Framing House by FORM/Kouichi Kimura

Monolithic blocks collectively form the unadorned façade which frames the open-air passage leading to the courtyard, revealing depth to the house.

SHIGA – Designed for a young family in the Japanese Shiga prefecture, east of Kyoto, the unadorned yet striking house responds to a particular request by the homeowners: the inclusion of a gallery space within the living area. Architect Kouichi Kimura was inspired by this particular demand and opted for a scheme of framed spaces, emphasising each element of the house by carefully playing with materials, colours and minimal forms.

From the street, an alley with a light pavement, which contrasts the exterior’s black façade, cuts through the house leading to a courtyard at the rear.
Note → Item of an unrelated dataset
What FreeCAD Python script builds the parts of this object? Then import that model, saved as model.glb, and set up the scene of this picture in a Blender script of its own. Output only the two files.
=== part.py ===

When moving through this space, the single tree in the courtyard is framed as if it were a piece of art. The passage separates the entrance hall of the house from the gallery space, but the large windows on either side make sure there is a visual connection between the two.

Inside, many architectural elements have been treated with special attention: subtle details such as a raised wooden floor and carved ceiling edges mark the transition from one space to another; walls are coloured in different shades of grey; and transitions from concrete to wood make different elements stand out. Thus, the house becomes something of a gallery as well, showcasing the substituent parts with which it is made.